**To be done**:
Pull out of the data below the stretch of lines bounded by the one containing "const wasm = await Module();" and the one containing "cad_parts[node].hide_render = cad_parts[node].hide_viewport", both bounds included, unchanged.

____________________

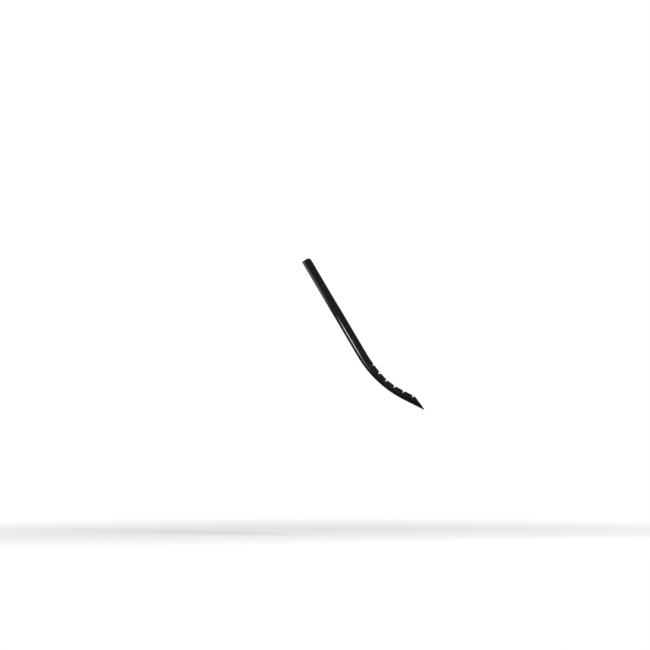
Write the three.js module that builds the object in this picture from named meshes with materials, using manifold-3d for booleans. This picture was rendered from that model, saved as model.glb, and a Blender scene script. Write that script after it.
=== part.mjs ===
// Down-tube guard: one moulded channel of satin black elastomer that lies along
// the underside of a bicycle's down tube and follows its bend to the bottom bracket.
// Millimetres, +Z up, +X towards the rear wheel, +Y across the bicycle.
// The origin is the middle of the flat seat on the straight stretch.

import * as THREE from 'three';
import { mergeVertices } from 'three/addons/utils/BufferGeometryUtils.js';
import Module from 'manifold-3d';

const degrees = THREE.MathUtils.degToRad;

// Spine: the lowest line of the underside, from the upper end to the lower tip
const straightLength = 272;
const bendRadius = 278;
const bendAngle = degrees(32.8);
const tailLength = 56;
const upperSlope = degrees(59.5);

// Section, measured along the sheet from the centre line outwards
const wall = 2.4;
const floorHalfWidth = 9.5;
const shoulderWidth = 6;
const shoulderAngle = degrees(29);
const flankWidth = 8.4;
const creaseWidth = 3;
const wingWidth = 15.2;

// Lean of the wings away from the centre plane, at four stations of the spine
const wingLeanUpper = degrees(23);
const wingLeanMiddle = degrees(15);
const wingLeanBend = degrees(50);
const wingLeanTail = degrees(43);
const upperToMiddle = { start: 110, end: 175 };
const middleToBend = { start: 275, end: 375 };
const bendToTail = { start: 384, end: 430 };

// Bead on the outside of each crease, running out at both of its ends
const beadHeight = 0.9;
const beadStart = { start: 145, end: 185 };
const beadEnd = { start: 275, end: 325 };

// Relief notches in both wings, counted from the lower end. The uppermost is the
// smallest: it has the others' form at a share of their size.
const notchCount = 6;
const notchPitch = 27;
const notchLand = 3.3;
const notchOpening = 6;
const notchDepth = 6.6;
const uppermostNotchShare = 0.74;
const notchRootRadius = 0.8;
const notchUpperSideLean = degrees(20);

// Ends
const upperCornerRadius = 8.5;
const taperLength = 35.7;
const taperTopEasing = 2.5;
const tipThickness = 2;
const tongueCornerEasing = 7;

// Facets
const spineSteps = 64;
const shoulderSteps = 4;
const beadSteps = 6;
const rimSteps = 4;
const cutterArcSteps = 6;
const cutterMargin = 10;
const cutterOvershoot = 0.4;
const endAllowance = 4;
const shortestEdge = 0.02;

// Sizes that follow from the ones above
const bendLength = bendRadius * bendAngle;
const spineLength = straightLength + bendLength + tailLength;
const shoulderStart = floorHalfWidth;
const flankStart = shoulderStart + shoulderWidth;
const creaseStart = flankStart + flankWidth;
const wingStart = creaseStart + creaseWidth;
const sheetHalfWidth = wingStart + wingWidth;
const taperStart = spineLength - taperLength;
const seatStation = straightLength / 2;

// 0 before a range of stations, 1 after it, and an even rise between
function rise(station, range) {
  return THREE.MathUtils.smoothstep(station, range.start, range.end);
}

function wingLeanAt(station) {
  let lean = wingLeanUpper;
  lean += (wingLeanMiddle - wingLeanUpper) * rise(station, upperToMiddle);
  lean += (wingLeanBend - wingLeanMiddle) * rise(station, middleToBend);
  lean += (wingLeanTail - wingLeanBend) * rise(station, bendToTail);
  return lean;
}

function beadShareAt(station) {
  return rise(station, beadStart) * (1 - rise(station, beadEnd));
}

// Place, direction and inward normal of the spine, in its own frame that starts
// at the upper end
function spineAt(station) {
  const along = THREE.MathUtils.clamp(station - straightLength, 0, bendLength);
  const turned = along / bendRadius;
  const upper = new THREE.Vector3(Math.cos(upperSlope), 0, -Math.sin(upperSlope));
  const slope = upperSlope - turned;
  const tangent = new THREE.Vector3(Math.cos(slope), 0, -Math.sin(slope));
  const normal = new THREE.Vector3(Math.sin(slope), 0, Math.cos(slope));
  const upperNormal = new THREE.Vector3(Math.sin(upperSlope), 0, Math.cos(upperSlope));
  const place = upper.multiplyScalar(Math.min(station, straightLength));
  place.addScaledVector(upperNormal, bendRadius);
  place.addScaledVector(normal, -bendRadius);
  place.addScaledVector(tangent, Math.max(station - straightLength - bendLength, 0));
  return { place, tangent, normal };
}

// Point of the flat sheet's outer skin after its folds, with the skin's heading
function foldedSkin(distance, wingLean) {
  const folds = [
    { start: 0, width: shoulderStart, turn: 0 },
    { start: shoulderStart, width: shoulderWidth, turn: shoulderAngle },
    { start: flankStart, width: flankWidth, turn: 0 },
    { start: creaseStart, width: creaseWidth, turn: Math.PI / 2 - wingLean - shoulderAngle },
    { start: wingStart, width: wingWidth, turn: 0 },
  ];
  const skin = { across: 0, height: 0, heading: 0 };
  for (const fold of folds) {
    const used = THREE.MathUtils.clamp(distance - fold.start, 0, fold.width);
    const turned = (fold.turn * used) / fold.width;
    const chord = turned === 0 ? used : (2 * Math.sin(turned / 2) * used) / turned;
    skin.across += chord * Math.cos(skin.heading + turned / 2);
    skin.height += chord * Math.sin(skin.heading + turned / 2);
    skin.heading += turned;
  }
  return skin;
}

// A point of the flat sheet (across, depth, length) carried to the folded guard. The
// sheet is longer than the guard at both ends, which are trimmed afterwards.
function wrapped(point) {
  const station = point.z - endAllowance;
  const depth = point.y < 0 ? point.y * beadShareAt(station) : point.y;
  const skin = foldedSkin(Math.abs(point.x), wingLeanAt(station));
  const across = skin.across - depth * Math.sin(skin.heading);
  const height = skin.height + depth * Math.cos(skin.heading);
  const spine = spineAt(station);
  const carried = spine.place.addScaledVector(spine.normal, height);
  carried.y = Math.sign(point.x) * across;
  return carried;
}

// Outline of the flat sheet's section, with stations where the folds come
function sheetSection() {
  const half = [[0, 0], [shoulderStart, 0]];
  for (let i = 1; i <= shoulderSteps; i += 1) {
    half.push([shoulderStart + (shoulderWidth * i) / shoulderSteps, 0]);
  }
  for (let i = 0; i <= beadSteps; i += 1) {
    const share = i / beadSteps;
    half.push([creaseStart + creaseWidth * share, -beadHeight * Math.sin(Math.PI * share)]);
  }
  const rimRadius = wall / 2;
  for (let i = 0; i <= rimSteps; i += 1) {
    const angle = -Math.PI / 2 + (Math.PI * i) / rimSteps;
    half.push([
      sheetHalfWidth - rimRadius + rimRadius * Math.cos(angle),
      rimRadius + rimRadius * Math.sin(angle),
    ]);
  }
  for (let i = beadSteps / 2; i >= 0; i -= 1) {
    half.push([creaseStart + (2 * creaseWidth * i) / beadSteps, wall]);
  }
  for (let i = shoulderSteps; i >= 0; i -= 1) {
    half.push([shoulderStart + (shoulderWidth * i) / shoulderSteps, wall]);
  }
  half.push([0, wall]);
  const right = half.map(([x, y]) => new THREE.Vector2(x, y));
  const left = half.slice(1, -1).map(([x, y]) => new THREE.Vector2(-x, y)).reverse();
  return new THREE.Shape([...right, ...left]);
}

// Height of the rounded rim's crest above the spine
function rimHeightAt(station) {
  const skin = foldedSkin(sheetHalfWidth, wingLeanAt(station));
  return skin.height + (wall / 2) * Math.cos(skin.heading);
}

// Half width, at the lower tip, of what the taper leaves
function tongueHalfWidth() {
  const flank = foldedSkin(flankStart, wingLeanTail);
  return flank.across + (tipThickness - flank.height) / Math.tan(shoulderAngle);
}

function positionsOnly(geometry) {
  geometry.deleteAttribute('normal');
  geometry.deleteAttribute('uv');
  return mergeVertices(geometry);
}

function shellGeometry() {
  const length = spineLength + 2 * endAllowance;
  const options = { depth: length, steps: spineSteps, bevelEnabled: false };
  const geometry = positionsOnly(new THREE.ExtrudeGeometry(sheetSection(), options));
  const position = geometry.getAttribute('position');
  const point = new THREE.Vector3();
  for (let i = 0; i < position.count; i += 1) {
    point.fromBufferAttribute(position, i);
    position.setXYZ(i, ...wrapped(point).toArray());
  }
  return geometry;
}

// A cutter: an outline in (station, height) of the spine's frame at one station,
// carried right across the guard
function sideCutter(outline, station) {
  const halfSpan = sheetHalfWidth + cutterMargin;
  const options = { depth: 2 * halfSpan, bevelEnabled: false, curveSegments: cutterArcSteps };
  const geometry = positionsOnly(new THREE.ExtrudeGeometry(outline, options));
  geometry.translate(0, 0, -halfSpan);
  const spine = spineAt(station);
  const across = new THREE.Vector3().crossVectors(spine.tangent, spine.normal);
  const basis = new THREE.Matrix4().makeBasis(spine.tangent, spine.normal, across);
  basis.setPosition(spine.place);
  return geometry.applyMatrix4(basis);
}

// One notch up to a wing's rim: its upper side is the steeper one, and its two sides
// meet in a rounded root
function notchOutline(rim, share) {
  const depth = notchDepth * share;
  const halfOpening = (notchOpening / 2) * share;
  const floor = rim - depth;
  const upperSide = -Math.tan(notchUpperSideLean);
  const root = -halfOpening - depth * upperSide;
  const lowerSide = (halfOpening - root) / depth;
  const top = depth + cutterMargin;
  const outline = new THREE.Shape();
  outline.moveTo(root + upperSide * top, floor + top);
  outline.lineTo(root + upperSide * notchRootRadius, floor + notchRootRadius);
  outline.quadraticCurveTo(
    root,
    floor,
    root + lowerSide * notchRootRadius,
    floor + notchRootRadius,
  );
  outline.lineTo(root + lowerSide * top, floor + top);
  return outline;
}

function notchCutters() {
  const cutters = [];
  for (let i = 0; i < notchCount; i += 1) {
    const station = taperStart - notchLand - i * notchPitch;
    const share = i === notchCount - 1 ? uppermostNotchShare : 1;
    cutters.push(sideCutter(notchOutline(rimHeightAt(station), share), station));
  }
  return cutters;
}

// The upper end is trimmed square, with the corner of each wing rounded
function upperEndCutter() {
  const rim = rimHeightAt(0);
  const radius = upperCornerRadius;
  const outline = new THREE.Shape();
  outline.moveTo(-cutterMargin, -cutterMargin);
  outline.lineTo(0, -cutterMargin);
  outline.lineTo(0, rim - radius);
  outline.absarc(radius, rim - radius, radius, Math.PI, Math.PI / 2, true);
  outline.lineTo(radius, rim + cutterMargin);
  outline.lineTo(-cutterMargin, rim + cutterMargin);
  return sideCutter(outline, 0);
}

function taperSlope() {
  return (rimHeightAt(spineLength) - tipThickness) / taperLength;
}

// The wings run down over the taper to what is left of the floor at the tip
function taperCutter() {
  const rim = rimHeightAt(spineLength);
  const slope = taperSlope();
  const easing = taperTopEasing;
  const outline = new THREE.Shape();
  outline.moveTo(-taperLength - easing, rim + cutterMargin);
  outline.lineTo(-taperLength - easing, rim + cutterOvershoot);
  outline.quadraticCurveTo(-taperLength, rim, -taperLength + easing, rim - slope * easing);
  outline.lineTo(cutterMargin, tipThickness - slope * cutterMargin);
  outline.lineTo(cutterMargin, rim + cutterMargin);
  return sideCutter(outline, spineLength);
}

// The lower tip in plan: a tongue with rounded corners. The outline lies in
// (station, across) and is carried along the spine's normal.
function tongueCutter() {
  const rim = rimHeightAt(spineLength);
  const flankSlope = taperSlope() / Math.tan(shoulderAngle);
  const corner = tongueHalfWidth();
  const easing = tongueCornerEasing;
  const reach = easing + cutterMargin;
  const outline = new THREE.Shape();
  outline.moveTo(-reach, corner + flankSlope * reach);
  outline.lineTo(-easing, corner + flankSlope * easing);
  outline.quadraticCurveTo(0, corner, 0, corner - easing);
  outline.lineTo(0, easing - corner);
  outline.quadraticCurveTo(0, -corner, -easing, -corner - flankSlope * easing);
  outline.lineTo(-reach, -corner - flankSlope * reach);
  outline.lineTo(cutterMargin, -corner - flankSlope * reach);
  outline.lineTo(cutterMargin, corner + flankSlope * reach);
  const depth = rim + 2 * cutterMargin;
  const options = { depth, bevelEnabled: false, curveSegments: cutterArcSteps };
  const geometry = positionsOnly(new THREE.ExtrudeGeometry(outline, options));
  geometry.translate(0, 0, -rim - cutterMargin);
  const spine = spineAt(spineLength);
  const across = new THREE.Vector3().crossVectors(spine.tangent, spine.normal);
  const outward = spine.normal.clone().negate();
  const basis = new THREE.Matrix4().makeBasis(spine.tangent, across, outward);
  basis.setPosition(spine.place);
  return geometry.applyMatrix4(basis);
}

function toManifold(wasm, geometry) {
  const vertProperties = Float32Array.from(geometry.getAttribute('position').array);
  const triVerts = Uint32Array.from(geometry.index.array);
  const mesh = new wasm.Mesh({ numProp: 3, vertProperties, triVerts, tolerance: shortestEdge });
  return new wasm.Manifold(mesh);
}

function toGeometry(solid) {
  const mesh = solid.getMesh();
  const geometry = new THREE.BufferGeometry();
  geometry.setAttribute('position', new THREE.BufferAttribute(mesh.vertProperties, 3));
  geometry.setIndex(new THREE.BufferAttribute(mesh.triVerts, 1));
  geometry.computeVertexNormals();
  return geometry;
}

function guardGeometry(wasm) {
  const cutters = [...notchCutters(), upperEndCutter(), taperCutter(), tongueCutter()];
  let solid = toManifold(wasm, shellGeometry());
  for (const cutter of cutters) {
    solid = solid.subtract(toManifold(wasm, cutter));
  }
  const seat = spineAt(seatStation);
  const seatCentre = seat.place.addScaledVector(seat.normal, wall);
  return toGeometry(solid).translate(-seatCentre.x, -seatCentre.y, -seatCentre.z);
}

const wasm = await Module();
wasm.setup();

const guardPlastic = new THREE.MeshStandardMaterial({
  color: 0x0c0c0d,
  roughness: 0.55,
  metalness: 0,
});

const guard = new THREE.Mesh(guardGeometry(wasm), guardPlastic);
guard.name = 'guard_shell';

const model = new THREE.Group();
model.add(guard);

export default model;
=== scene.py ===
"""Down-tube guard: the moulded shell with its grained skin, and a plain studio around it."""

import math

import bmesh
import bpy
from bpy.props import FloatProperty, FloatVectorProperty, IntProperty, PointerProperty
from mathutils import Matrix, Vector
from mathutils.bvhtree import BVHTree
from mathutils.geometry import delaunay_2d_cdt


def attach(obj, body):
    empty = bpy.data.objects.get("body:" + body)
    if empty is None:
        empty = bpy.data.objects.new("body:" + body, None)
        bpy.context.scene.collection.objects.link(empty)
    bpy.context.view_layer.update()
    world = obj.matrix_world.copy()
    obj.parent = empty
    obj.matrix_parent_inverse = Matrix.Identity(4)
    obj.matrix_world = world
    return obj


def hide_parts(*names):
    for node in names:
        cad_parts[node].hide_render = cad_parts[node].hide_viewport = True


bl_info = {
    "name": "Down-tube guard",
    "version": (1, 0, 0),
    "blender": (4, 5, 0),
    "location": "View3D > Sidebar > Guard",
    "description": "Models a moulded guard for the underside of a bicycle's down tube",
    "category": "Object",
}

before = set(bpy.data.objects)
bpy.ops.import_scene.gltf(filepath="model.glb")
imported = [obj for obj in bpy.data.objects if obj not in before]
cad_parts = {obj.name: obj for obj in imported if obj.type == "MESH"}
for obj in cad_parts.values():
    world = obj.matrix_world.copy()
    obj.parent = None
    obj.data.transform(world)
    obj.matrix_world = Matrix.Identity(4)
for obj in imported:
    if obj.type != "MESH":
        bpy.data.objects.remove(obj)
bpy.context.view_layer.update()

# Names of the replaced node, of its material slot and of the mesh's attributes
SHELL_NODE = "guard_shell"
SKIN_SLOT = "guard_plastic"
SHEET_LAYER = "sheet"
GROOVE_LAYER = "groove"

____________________

**Written reply**:
const wasm = await Module();
wasm.setup();

const guardPlastic = new THREE.MeshStandardMaterial({
  color: 0x0c0c0d,
  roughness: 0.55,
  metalness: 0,
});

const guard = new THREE.Mesh(guardGeometry(wasm), guardPlastic);
guard.name = 'guard_shell';

const model = new THREE.Group();
model.add(guard);

export default model;
=== scene.py ===
"""Down-tube guard: the moulded shell with its grained skin, and a plain studio around it."""

import math

import bmesh
import bpy
from bpy.props import FloatProperty, FloatVectorProperty, IntProperty, PointerProperty
from mathutils import Matrix, Vector
from mathutils.bvhtree import BVHTree
from mathutils.geometry import delaunay_2d_cdt


def attach(obj, body):
    empty = bpy.data.objects.get("body:" + body)
    if empty is None:
        empty = bpy.data.objects.new("body:" + body, None)
        bpy.context.scene.collection.objects.link(empty)
    bpy.context.view_layer.update()
    world = obj.matrix_world.copy()
    obj.parent = empty
    obj.matrix_parent_inverse = Matrix.Identity(4)
    obj.matrix_world = world
    return obj


def hide_parts(*names):
    for node in names:
        cad_parts[node].hide_render = cad_parts[node].hide_viewport = True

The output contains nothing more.